-------- Collected material
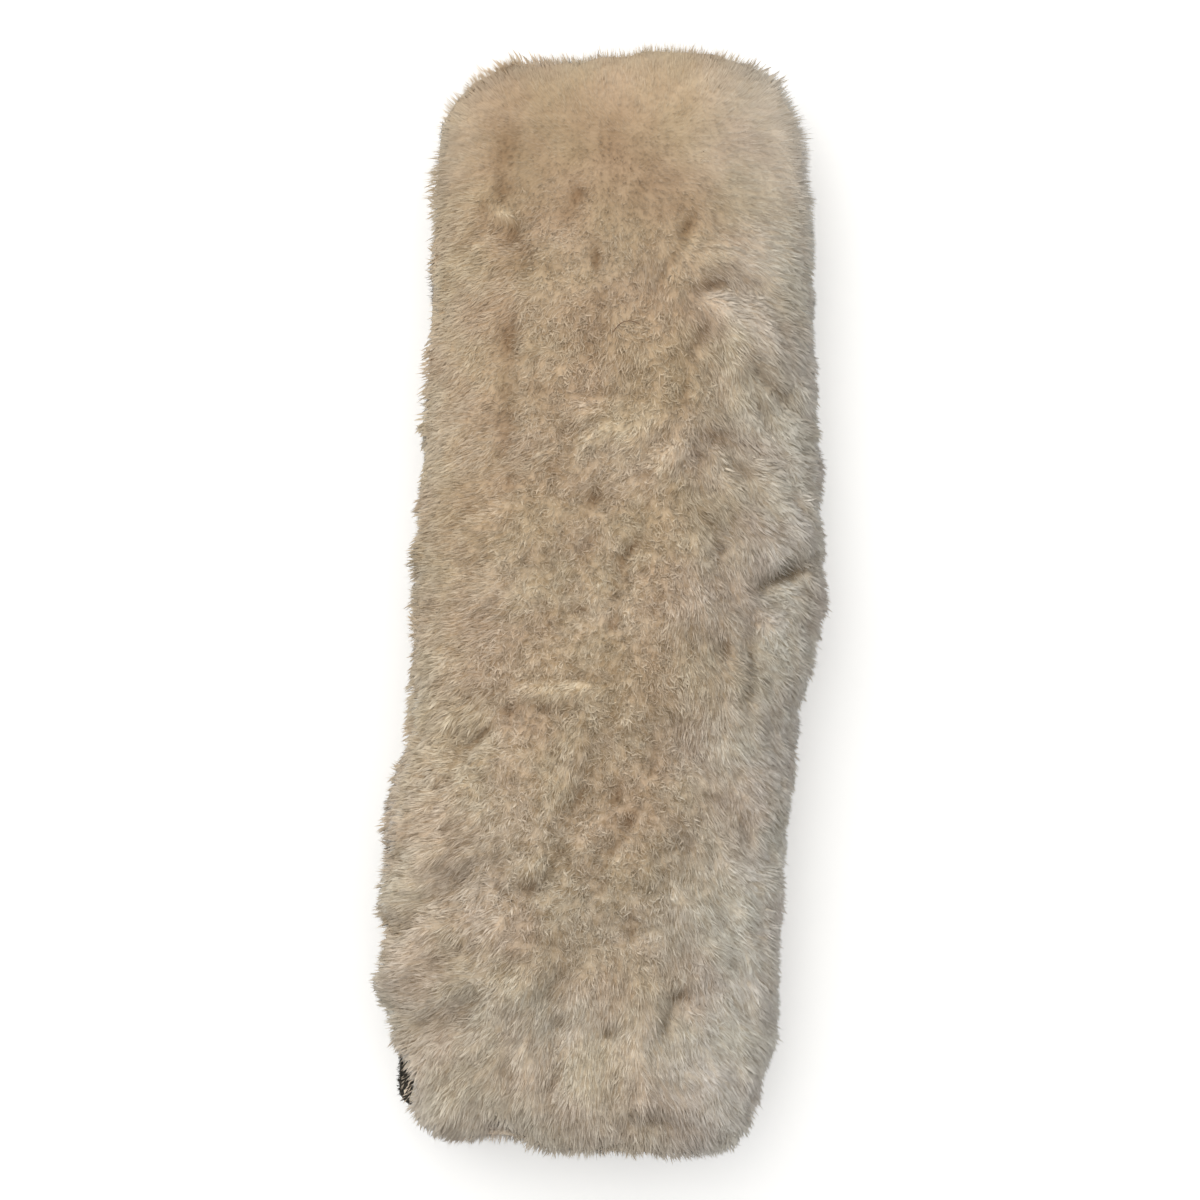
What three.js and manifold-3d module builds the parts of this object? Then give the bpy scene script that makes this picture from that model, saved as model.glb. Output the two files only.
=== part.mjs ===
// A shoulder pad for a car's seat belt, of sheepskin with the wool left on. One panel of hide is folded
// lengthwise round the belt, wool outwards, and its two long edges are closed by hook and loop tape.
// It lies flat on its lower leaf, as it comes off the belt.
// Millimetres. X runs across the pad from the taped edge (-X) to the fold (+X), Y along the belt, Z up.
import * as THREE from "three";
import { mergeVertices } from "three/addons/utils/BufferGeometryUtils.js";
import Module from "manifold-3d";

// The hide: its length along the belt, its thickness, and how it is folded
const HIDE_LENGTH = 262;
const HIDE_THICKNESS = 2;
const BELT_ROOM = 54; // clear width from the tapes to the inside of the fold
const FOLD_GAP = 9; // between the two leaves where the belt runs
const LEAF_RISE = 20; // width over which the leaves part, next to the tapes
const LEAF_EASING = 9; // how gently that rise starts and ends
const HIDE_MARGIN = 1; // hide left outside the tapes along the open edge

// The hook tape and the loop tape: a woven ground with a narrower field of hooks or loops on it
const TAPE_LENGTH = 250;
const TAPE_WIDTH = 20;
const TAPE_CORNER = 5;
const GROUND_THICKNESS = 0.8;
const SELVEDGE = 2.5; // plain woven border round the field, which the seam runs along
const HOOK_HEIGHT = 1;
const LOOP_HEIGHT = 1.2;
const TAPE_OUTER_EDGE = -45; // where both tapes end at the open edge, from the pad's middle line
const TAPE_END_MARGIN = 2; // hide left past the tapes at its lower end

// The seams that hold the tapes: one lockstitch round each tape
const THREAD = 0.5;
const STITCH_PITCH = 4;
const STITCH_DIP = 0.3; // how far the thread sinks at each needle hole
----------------
#### [Work to complete]
Print all of the data exactly as it was given.

#### [Problem solution]
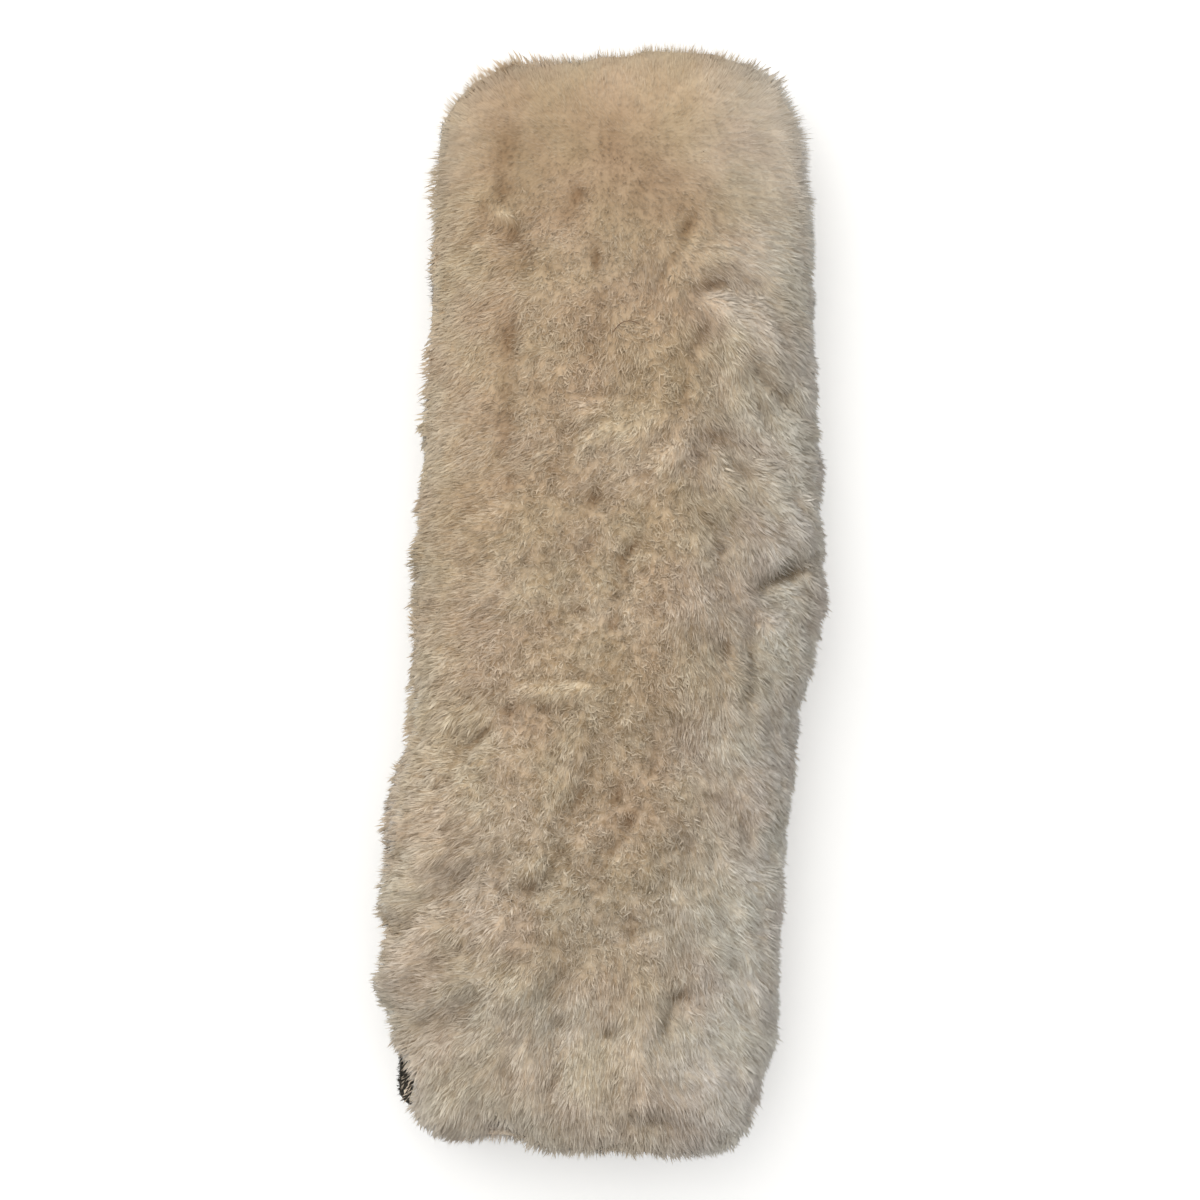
What three.js and manifold-3d module builds the parts of this object? Then give the bpy scene script that makes this picture from that model, saved as model.glb. Output the two files only.
=== part.mjs ===
// A shoulder pad for a car's seat belt, of sheepskin with the wool left on. One panel of hide is folded
// lengthwise round the belt, wool outwards, and its two long edges are closed by hook and loop tape.
// It lies flat on its lower leaf, as it comes off the belt.
// Millimetres. X runs across the pad from the taped edge (-X) to the fold (+X), Y along the belt, Z up.
import * as THREE from "three";
import { mergeVertices } from "three/addons/utils/BufferGeometryUtils.js";
import Module from "manifold-3d";

// The hide: its length along the belt, its thickness, and how it is folded
const HIDE_LENGTH = 262;
const HIDE_THICKNESS = 2;
const BELT_ROOM = 54; // clear width from the tapes to the inside of the fold
const FOLD_GAP = 9; // between the two leaves where the belt runs
const LEAF_RISE = 20; // width over which the leaves part, next to the tapes
const LEAF_EASING = 9; // how gently that rise starts and ends
const HIDE_MARGIN = 1; // hide left outside the tapes along the open edge

// The hook tape and the loop tape: a woven ground with a narrower field of hooks or loops on it
const TAPE_LENGTH = 250;
const TAPE_WIDTH = 20;
const TAPE_CORNER = 5;
const GROUND_THICKNESS = 0.8;
const SELVEDGE = 2.5; // plain woven border round the field, which the seam runs along
const HOOK_HEIGHT = 1;
const LOOP_HEIGHT = 1.2;
const TAPE_OUTER_EDGE = -45; // where both tapes end at the open edge, from the pad's middle line
const TAPE_END_MARGIN = 2; // hide left past the tapes at its lower end

// The seams that hold the tapes: one lockstitch round each tape
const THREAD = 0.5;
const STITCH_PITCH = 4;
const STITCH_DIP = 0.3; // how far the thread sinks at each needle hole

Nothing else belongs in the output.